Introduction to Political Theory

(Marvins-Underground-K-12) #1

Jewish fundamentalism and the Israeli State


A tiny minority of orthodox Jews in the 1920s began to see in Zionism – a belief
that Israel represents a natural homeland for the Jews – a more holistic vision after
the trauma and constrictions of exile, as Armstrong (2001) notes, and they were
strongly opposed to secular Zionists. In the 1940s, they established their own
schools (2001: 259).
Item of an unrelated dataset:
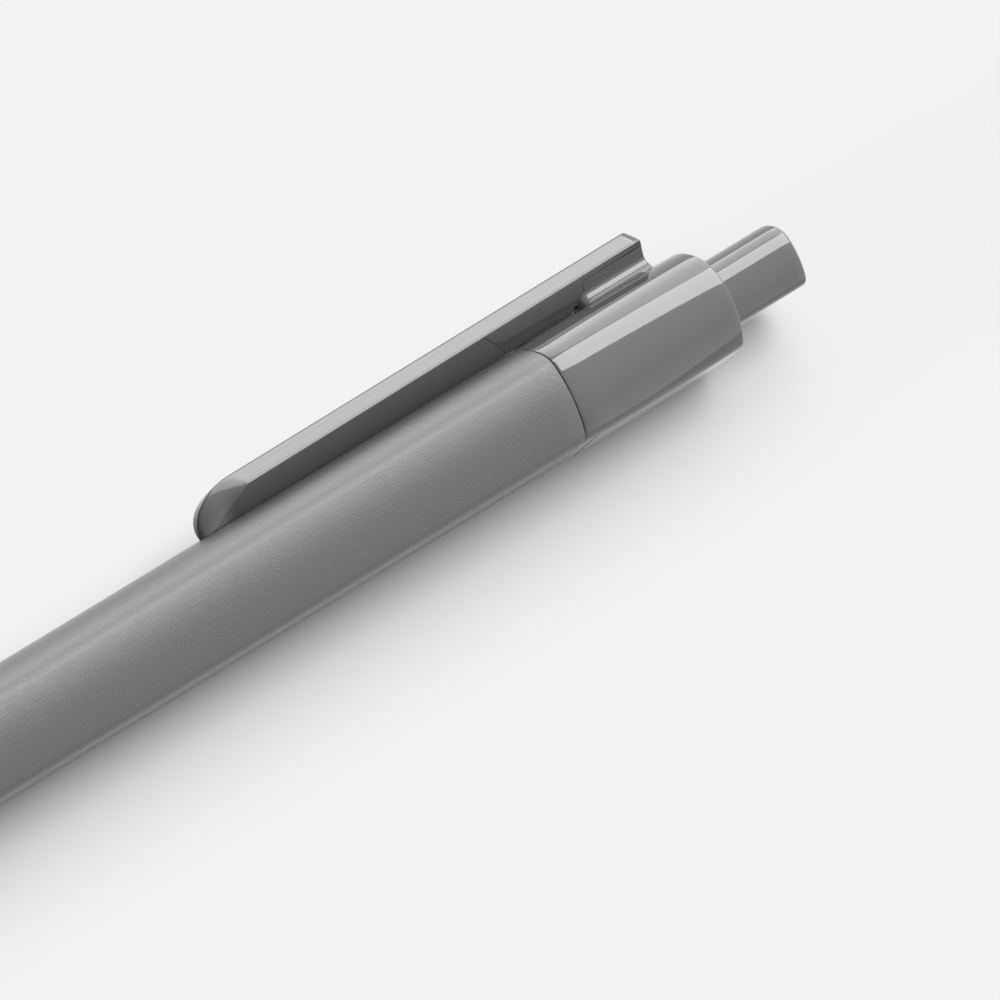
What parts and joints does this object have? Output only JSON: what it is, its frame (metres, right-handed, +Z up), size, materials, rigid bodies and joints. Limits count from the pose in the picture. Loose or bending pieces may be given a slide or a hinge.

Rabbi Yehuda who led the Gahlet, an elite group within
religious Zionist circles, declared that every Jew ‘who comes to Eretz Israel [biblical
Israel] constitutes... another stage in the process of redemption’. The war of 1967
in which Israel conquered the Golan Heights, the West Bank and the Gaza Strip,
was deemed proof that redemption was under way (Armstrong, 2001: 261, 263).
Kepel sees 1977 as a signpost year in which the dominant Zionist tradition was
critically re-examined as Labour lost its first election in the history of Israel. Judaism
was redefined in terms of observance and ritual (Kepel, 1994: 6). The war of 1973
ended in ‘a psychological defeat for the Jewish state’, and in the confusion and
questioning of certainties there emerged the Gush Emunim (Bloc of the Faithful)
that became the self-proclaimed herald for the re-Judaisation of Israel. Gush Emunim
was formed by a bloc of hawkish secularists and religious Zionists. It replaced the
legal concept of the state of Israel with the biblical concept of the Land of Israel,
and sought to plant more and more settlements in the occupied territories (Kepel,
1994: 140–1). The Zionist ideal needed to be renewed and fully realised. Israel was
seen as a unique state that was not bound by international law (Armstrong, 2001:
280, 282).
After the death in 1935 of Rabbi Abraham Kook, the first Ashkenazi Chief Rabbi
of the Mandate of Palestine and a powerful influence on Gush Emunim, the
movement split: a few identified the Palestinians as Amalekites, a people so cruel
that God had commanded the ancient Israelites to slay them without mercy
(Armstrong, 2001: 346). Terrorism was resorted to: Gush Emunin extremists were
suspected of murdering students at the Islamic University of Hebron and making
attempts on the lives of Palestinian mayors, and the organisation encouraged other
groups to embrace the cause of re-Judaisation as well. Ultra-orthodox groups began
to recruit among university students and among Sephardic Jews who were often
immigrants from the Arab countries in which groups like Gush Emunin had been
quite unknown.
Religious parties represent such groups in parliament and they exercise real
leverage on coalition governments. These groups argue for a sharp break between
Jews and gentiles, with a demand for the strict observance of prohibitions and
obligations. As with Protestant fundamentalists, devout Islamists or Catholic
organisations like Communion and Liberation, secularism is seen as suffocating by
‘reborn’ Jews, with the Enlightenment blamed for plunging humanity into ‘a hostile
sea of doubt’ and cutting it adrift from ‘firm moorings in a theocentric universe’
(Kepel, 1994: 140–3). Some, like the Russian émigré Herman Branover who went
to Israel in 1972, found Zionism and Israeli society intolerably secular. Nevertheless,
even secular Zionists were held to be the unwitting bearers of a messianic redemption
(Kepel, 1994: 147, 155).
Stern religious observance is regarded by fundamentalists here, as elsewhere, as
compatible with making use of the technology and apparel of the modern world.